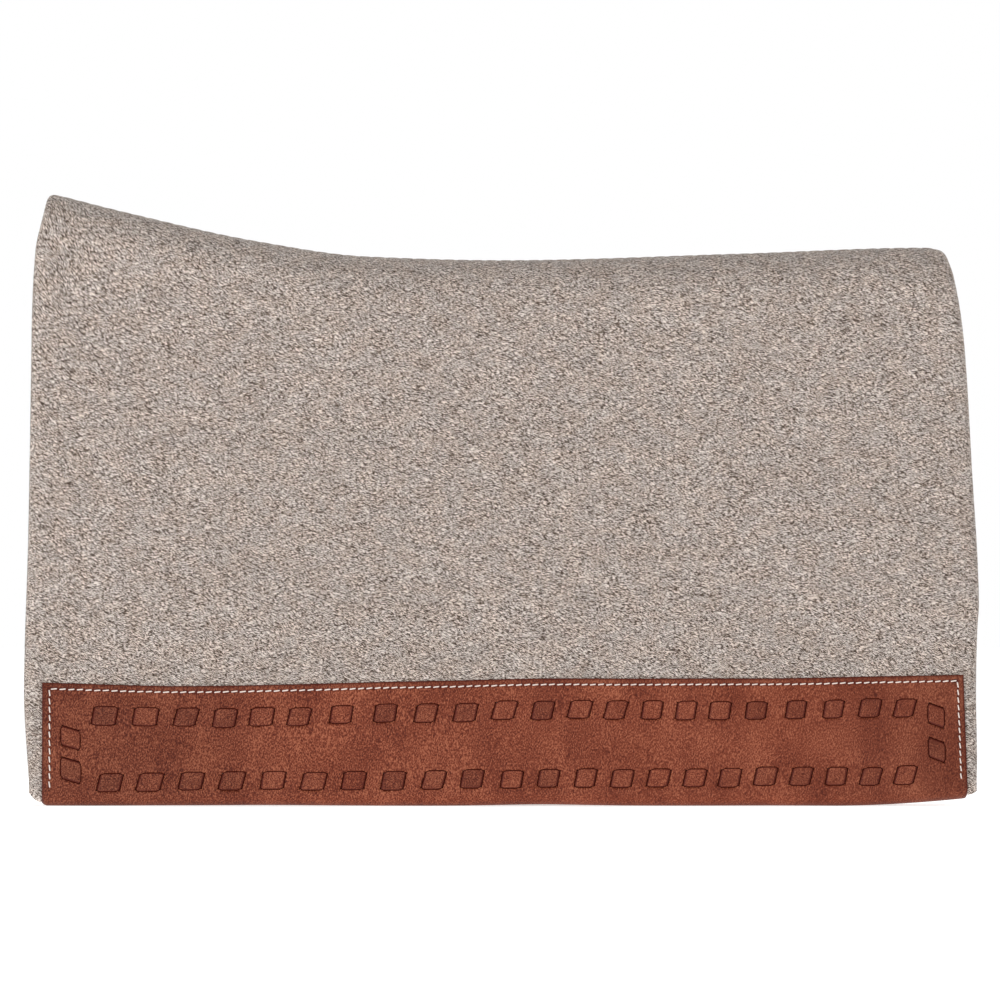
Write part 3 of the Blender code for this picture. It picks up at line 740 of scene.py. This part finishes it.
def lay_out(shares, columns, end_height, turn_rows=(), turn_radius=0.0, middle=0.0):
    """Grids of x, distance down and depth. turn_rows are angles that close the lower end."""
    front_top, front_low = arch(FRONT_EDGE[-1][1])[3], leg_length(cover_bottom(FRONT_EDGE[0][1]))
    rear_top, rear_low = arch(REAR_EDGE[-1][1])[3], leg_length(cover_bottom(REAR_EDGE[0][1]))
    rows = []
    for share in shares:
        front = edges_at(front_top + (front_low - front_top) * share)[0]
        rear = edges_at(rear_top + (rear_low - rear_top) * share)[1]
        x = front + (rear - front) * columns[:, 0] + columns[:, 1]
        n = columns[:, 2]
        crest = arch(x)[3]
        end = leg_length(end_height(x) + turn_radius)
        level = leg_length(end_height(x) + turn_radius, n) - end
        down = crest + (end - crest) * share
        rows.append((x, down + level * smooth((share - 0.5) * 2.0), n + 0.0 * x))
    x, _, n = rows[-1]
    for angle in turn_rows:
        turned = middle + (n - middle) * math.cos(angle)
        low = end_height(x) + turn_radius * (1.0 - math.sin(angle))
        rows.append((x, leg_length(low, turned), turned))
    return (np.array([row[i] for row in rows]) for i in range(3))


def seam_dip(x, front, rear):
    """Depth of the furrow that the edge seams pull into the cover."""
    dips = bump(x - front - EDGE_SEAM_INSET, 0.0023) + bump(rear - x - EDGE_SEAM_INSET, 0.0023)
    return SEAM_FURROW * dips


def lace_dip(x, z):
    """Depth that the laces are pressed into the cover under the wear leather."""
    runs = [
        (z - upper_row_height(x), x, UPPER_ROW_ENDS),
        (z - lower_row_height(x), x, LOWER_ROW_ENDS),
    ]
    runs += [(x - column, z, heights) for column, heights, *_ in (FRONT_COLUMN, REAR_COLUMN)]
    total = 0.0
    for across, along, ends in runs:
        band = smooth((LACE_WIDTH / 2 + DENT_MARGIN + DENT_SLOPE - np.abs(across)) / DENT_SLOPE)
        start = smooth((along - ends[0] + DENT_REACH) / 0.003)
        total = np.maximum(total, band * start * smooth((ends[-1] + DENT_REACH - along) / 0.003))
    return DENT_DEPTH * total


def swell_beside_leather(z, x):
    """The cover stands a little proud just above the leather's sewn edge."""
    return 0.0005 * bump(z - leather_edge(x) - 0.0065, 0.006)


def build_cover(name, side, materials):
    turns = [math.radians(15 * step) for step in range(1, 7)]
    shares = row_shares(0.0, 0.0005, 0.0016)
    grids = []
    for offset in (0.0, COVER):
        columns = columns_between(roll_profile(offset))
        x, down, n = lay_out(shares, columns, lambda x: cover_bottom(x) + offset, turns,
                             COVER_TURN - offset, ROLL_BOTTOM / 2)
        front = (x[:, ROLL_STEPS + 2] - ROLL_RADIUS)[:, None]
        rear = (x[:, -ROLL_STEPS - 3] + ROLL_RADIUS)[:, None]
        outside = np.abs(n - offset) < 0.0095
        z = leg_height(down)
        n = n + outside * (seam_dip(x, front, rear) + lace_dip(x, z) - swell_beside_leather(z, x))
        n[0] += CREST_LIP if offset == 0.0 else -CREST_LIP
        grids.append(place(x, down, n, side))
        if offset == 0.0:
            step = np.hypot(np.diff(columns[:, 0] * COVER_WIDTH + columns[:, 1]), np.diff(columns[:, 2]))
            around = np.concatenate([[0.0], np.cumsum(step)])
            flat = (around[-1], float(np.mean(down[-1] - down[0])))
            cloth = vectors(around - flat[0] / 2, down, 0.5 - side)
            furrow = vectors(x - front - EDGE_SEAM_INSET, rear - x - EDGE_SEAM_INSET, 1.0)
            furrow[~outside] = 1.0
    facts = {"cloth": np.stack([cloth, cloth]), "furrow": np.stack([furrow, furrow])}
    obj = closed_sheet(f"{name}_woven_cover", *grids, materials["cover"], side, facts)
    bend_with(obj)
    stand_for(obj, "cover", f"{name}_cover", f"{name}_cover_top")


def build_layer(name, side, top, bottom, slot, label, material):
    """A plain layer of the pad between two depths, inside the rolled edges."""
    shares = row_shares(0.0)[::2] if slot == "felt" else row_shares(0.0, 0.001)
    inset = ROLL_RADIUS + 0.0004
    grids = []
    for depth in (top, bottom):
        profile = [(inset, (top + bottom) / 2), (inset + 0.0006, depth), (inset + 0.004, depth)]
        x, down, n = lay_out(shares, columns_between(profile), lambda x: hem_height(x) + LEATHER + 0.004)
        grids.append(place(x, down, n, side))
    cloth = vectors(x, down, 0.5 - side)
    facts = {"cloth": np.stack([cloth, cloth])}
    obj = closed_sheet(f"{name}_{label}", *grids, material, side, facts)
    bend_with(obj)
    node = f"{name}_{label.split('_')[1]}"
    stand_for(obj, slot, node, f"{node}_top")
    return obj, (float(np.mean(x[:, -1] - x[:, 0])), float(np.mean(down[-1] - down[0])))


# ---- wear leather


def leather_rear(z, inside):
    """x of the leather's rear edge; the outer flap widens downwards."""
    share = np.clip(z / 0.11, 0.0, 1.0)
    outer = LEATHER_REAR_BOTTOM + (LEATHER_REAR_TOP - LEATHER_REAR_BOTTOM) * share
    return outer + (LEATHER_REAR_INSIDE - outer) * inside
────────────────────
_Stated problem_: Each line from the start of the listing above through the line containing "return SEAM_FURROW * dips" should be copied exactly, please, with no other lines added.

_Answer to this exercise_:
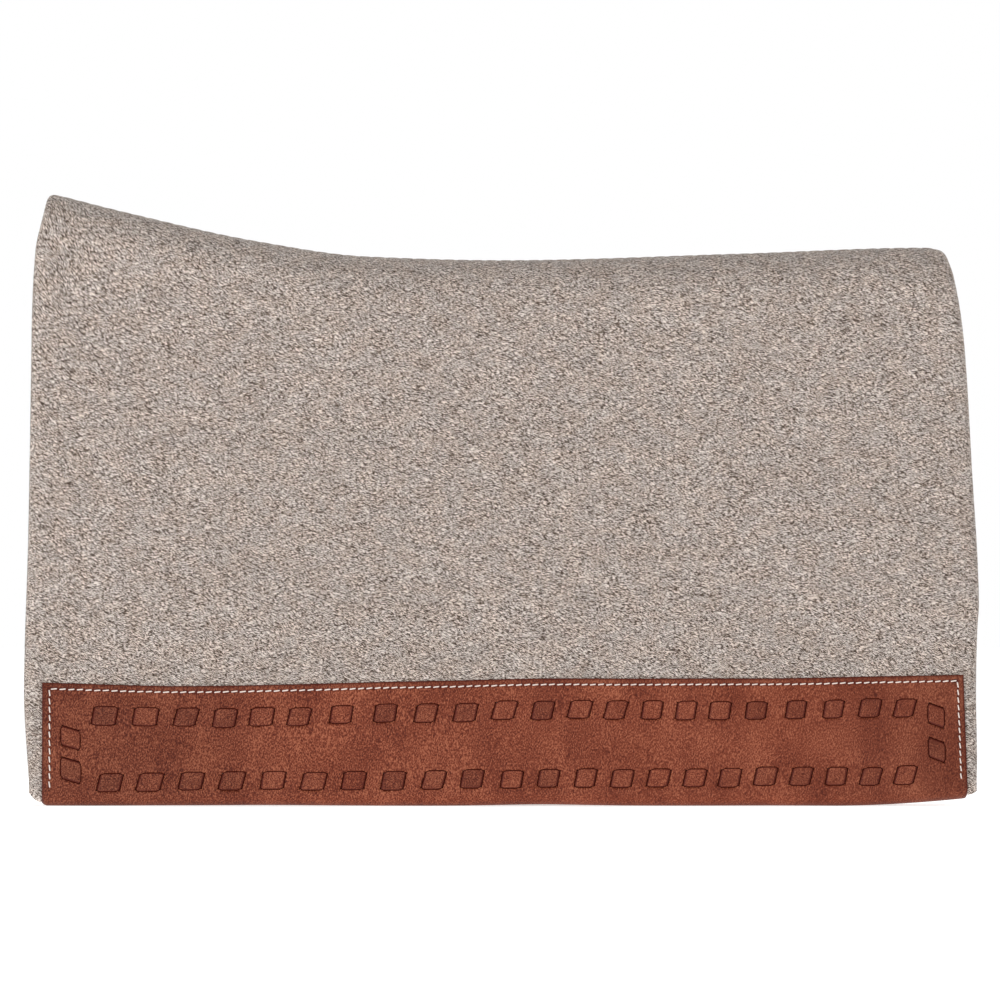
Write part 3 of the Blender code for this picture. It picks up at line 740 of scene.py. This part finishes it.
def lay_out(shares, columns, end_height, turn_rows=(), turn_radius=0.0, middle=0.0):
    """Grids of x, distance down and depth. turn_rows are angles that close the lower end."""
    front_top, front_low = arch(FRONT_EDGE[-1][1])[3], leg_length(cover_bottom(FRONT_EDGE[0][1]))
    rear_top, rear_low = arch(REAR_EDGE[-1][1])[3], leg_length(cover_bottom(REAR_EDGE[0][1]))
    rows = []
    for share in shares:
        front = edges_at(front_top + (front_low - front_top) * share)[0]
        rear = edges_at(rear_top + (rear_low - rear_top) * share)[1]
        x = front + (rear - front) * columns[:, 0] + columns[:, 1]
        n = columns[:, 2]
        crest = arch(x)[3]
        end = leg_length(end_height(x) + turn_radius)
        level = leg_length(end_height(x) + turn_radius, n) - end
        down = crest + (end - crest) * share
        rows.append((x, down + level * smooth((share - 0.5) * 2.0), n + 0.0 * x))
    x, _, n = rows[-1]
    for angle in turn_rows:
        turned = middle + (n - middle) * math.cos(angle)
        low = end_height(x) + turn_radius * (1.0 - math.sin(angle))
        rows.append((x, leg_length(low, turned), turned))
    return (np.array([row[i] for row in rows]) for i in range(3))


def seam_dip(x, front, rear):
    """Depth of the furrow that the edge seams pull into the cover."""
    dips = bump(x - front - EDGE_SEAM_INSET, 0.0023) + bump(rear - x - EDGE_SEAM_INSET, 0.0023)
    return SEAM_FURROW * dips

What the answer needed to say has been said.